Time to Celibate?

The Louvre just pulled out on these humping buildings

Architecture Art International News
"Domestikator," 2015 (Courtesy Atelier Van Lieshout)

The Louvre has put the kibosh on a controversial sex sculpture that was set to go up in its next-door neighbors’ garden.

The Domestikator is an architectural sculpture created by Dutch collective Atelier Van Lieshout in 2015, depicting two red humaniform buildings engaging in what can only be described here as a lewd act. The sculpture was scheduled to be exhibited in Paris’ Tuileries Gardens as a public-facing element of the FIAC contemporary art fair in October, but has just been withdrawn after protest from the Louvre, the gardens’ neighboring institution.

Jean-Luc Martinez, the Louvre’s acting director, sent a letter of explanation to Le Monde in which he wrote that the work “risks being misunderstood by visitors to the garden.” Seeing as the sculpture would have been located near a playground and within direct eyesight of the museum’s patrons, it is altogether easy to imagine the board meeting leading to this decision. It may seem even less surprising after a much more vitriolic response quashed the installation of a giant Paul McCarthy sculpture (resembling what can only be described here as a “hidden accessory”) as it rose in one of Paris’ central plazas. With AN‘s steadfast commitment to a neutral tone, we will not (at this time) take a firm stance on the controversy beyond noting that Domestikator is painted a very nice red, employs massing creatively, and we wish we were writing this under the light of its tower room window.

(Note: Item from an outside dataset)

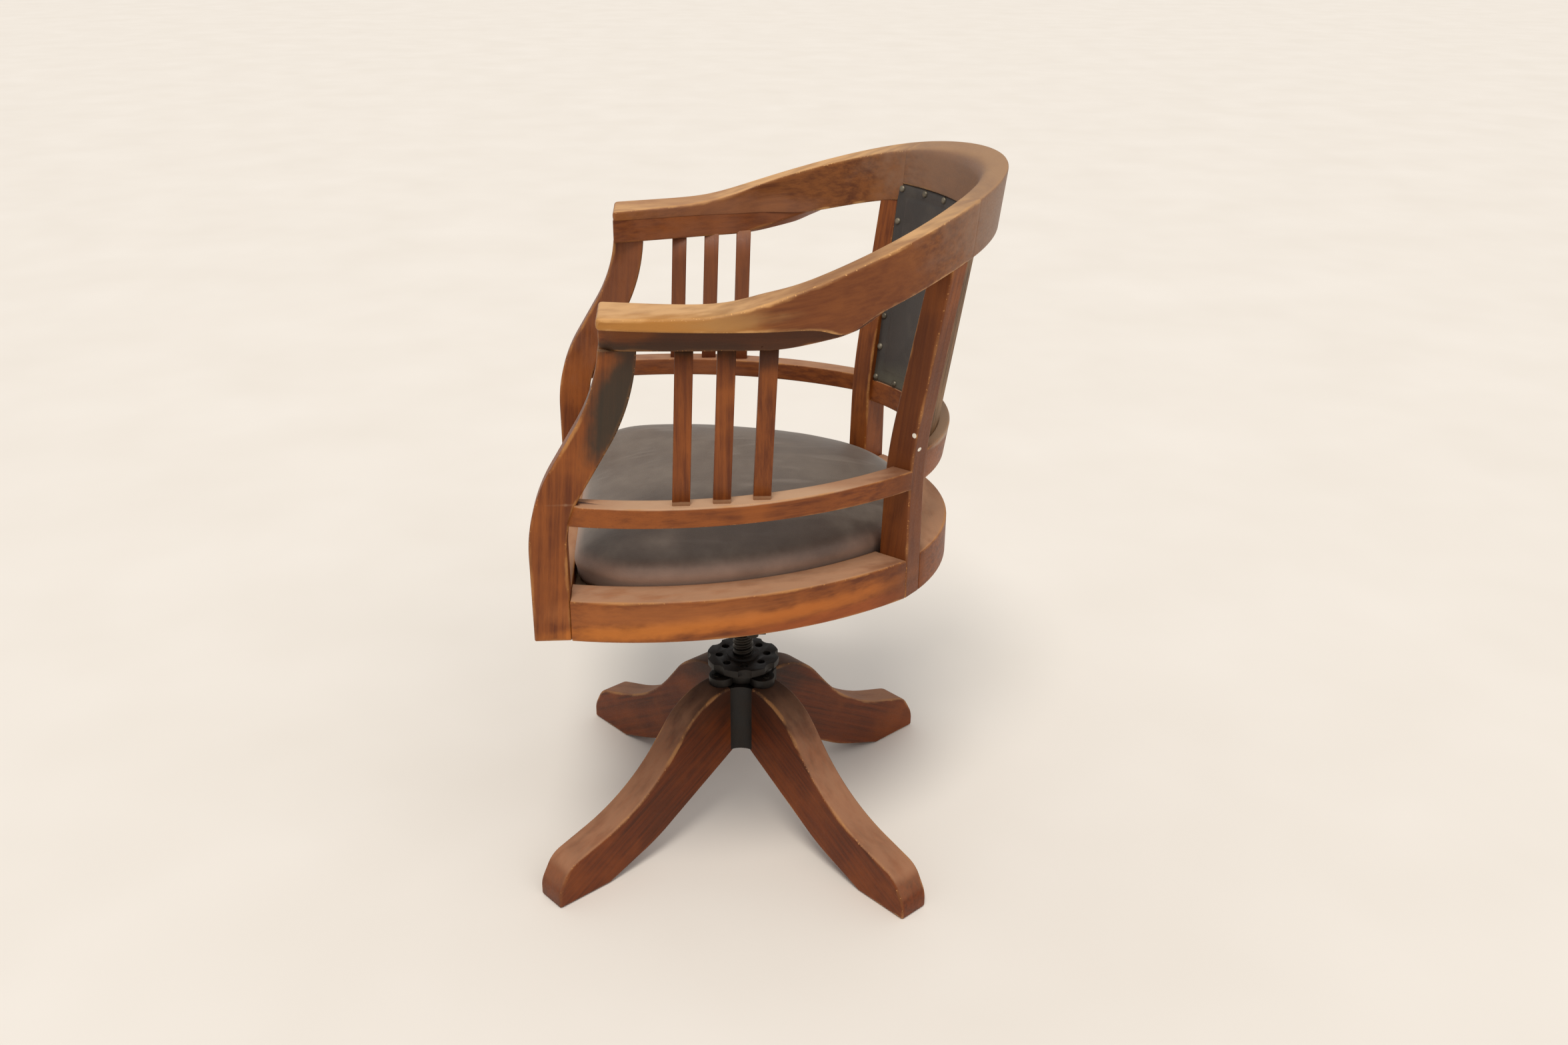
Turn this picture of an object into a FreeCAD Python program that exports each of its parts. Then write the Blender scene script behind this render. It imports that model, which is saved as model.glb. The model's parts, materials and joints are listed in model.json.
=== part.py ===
import FreeCAD, Part
import math
import os
import Sketcher
from types import SimpleNamespace

V = FreeCAD.Vector

# Driving sizes of the chair in millimetres and degrees.
# The floor is z = 0, the swivel axis is Z, the front faces -Y and the sitter's left is +X.
SIZES = {
    # base: four legs round an iron column
    "base_turn": -6.65,
    "leg_width": 44.4,
    "leg_top": 216,
    "leg_reach": 336,
    "leg_shoulder_out": 92,
    "leg_shoulder_round": 100,
    "leg_knee_out": 191.4,
    "leg_knee_up": 95.7,
    "leg_knee_round": 254,
    "leg_toe_out": 317,
    "leg_toe_up": 56,
    "leg_toe_round": 35,
    "leg_heel_out": 256,
    "leg_arch_out": 175,
    "leg_arch_up": 31,
    "leg_arch_round": 250,
    "leg_root_up": 112,
    "column_out": 42.7,
    "column_cove_round": 27,
    "column_wall": 14.7,
    "column_low": 118,
    "stud_radius": 4,
    "stud_up": 152,
    "stud_end": 82,
    "nut_across": 10,
    "nut_thick": 4,
    "nut_washer_room": 1,
    "nut_set_out": 0.4,
    "flange_thick": 12,
    "flange_radius": 34,
    "flange_lobe_radius": 17,
    "flange_lobe_out": 40,
    "flange_boss_radius": 31,
    "flange_boss_height": 1,
    "flange_screw_radius": 4.5,
    "flange_screw_shank": 2.2,
    "flange_screw_depth": 24,
    "flange_screw_set_out": 5.3,
    "bush_height": 20,
    "running_clearance": 0.05,
    "sleeve_radius": 22,
    "washer_thick": 1.5,
    "washer_radius": 27,
    "collar_thick": 4,
    "collar_radius": 26,
    # wheel and lift screw
    "screw_radius": 14,
    "thread_depth": 1.8,
    "thread_pitch": 8,
    "screw_low": 130,
    "screw_high": 412,
    "keyway_depth": 3,
    "key_width": 4.9,
    "key_low": 172,
    "key_high": 220,
    "key_into_sleeve": 3,
    "key_tip_clearance": 0.3,
    "wheel_radius": 50,
    "wheel_thick": 9,
    "wheel_hub_radius": 22,
    "wheel_height": 12,
    "wheel_skirt_radius": 44,
    "wheel_skirt_wall": 5,
    "wheel_skirt_drop": 5,
    "wheel_scallop_radius": 13,
    "wheel_scallop_out": 58,
    "wheel_hole_radius": 5.5,
    "wheel_hole_out": 33,
    "wheel_lobes": 8,
    # seat iron
    "iron_hub_low": 372,
    "iron_hub_radius": 26,
    "iron_arm_width": 30,
    "iron_arm_thick": 8,
    "iron_arm_set_in": 18,
    "iron_bolt_radius": 3.5,
    "iron_bolt_head": 7,
    "iron_bolt_head_height": 5,
    "iron_bolt_depth": 30,
    "iron_bolt_side_in": 26,
    "iron_bolt_front_in": 20,
    "iron_bolt_back_in": 22.5,
    "iron_bolt_end": 10,
    # seat frame
    "seat_top": 474,
    "rail_height": 52,
    "rail_width": 46,
    "frame_half_width": 274,
    "frame_back_of_front": -210,
    "front_rail_depth": 38,
    "side_rail_round": 517,
    "board_low": 444,
    "board_thick": 12,
    "pad_clearance": 1.5,
    "block_size": 62,
    "block_height": 20,
    "block_clearance": 1,
    "block_apart": 12.4,
    "block_back_in": 13.5,
    # rear posts
    "rear_post_turn": 48.3,
    "rear_post_width": 31,
    "rear_post_set_in": 5.5,
    "rear_post_depth": 42,
    "rear_post_bend_up": 603,
    "rear_post_bend_depth": 36,
    "rear_post_high": 850,
    "rear_post_high_set_in": 5.1,
    "rear_post_high_depth": 29.5,
    "rear_post_bend_round": 600,
    # front posts
    "front_post_set_in": 1,
    "front_post_thick": 30,
    "front_post_front": -253,
    "front_post_knee_up": 585,
    "front_post_neck_up": 731,
    "front_post_round": 205,
    "front_post_back_knee_up": 571,
    "front_post_back_knee_round": 140,
    "front_post_back_neck_up": 717,
    "front_post_back_neck_round": 245,
    "front_post_neck_depth": 41,
    # upper side rails and slats
    "upper_rail_low": 567.5,
    "upper_rail_height": 24,
    "upper_rail_width": 28,
    "upper_rail_front_proud": 1,
    "upper_rail_round": 490,
    "upper_rail_proud": 3,
    "slat_width": 20,
    "slat_thick": 12,
    "slat_first": -81,
    "slat_pitch": 45.4,
    "slat_rake": 7,
    "slat_tenon": 8,
    # bow
    "arm_front": -165,
    "arm_top": 811,
    "arm_rise": 0.012,
    "bow_radius": 318,
    "bow_climb_start": -31,
    "bow_climb": 0.34,
    "bow_climb_blend": 40,
    "bow_ease_start": 250,
    "bow_ease": 0.12,
    "bow_ease_blend": 40,
    "arm_outer_round": 756,
    "arm_waist_width": 49,
    "arm_flare": 0.29,
    "arm_flare_start": -22,
    "arm_flare_blend": 20,
    "bow_depth": 33,
    "bow_inner_blend": 7,
    "arm_under": 799,
    "under_climb_start": 108,
    "under_climb": 0.335,
    "under_climb_blend": 25,
    "under_ease_start": 225,
    "under_ease": 0.16,
    "under_ease_blend": 30,
    "under_swell": 8,
    "under_swell_at": 95,
    "under_swell_blend": 25,
    "bow_lean": 0.12,
    "bow_joint_turn": 53,
    "dowel_radius": 5,
    "dowel_length": 44,
    "under_rail_low": 767.5,
    "under_rail_set_in": 36,
    "under_rail_spread": 0.06,
    "under_rail_width": 16,
    "under_rail_into_arm": 7,
    "under_rail_step": 0.5,
    "under_rail_end": 100,
    "under_rail_climb_start": 25,
    "under_rail_climb": 0.42,
    "under_rail_climb_blend": 30,
    "under_rail_twist": 0.14,
    "under_rail_twist_blend": 20,
    # back panel
    "panel_set_in": 60.6,
    "panel_radius_up": 700,
    "panel_lean": 0.149,
    "panel_low": 591.5,
    "panel_high": 858,
    "panel_thick": 5,
    "back_board_thick": 4,
    "mid_rail_low": 562,
    "mid_rail_high": 606,
    "mid_rail_back": 14,
    "nail_radius": 4,
    "nail_inset": 6,
    "nail_clearance": 0.15,
    "nail_pitch": 41,
    # seat pad
    "pad_edge_up": 486,
    "pad_shoulder_up": 507,
    "pad_crown_up": 532,
    "pad_draw_in": 5,
    "pad_shoulder_in": 27,
    "pad_crown_in": 190,
}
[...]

Atelier Van Lieshout has offered its own take on the sculpture in slightly more subtle terms than might be expected: “The act of domestication … often leads to boundaries being sought or even crossed. It is this difficult balance that Atelier Van Lieshout seeks to address.” The description on its website makes a slightly bolder statement: “It symbolizes the power of humanity over the world and pays tribute to the ingenuity, the sophistication and the capacities of humanity, to the power of organisation, and to the use of this power to dominate the natural environment.” In this context, the roles occupied by the buildings take on a bit of a different light … definitely involving a tad more subordination.

The collective’s founder, Joep Van Lieshout, originally planned to live within Domestikator for the duration of the festival, creating “a series of objects in collaboration with invited artists.” AN‘s imagination is running wild with exactly what those objects might have been. After the festival’s planner’s attempted to find alternate locations for the structure and failed, it appears the installation has been entirely dropped from the program. The sculpture is being de-installed today from the RuhrTriennale (an arts festival) in Bochum, Germany.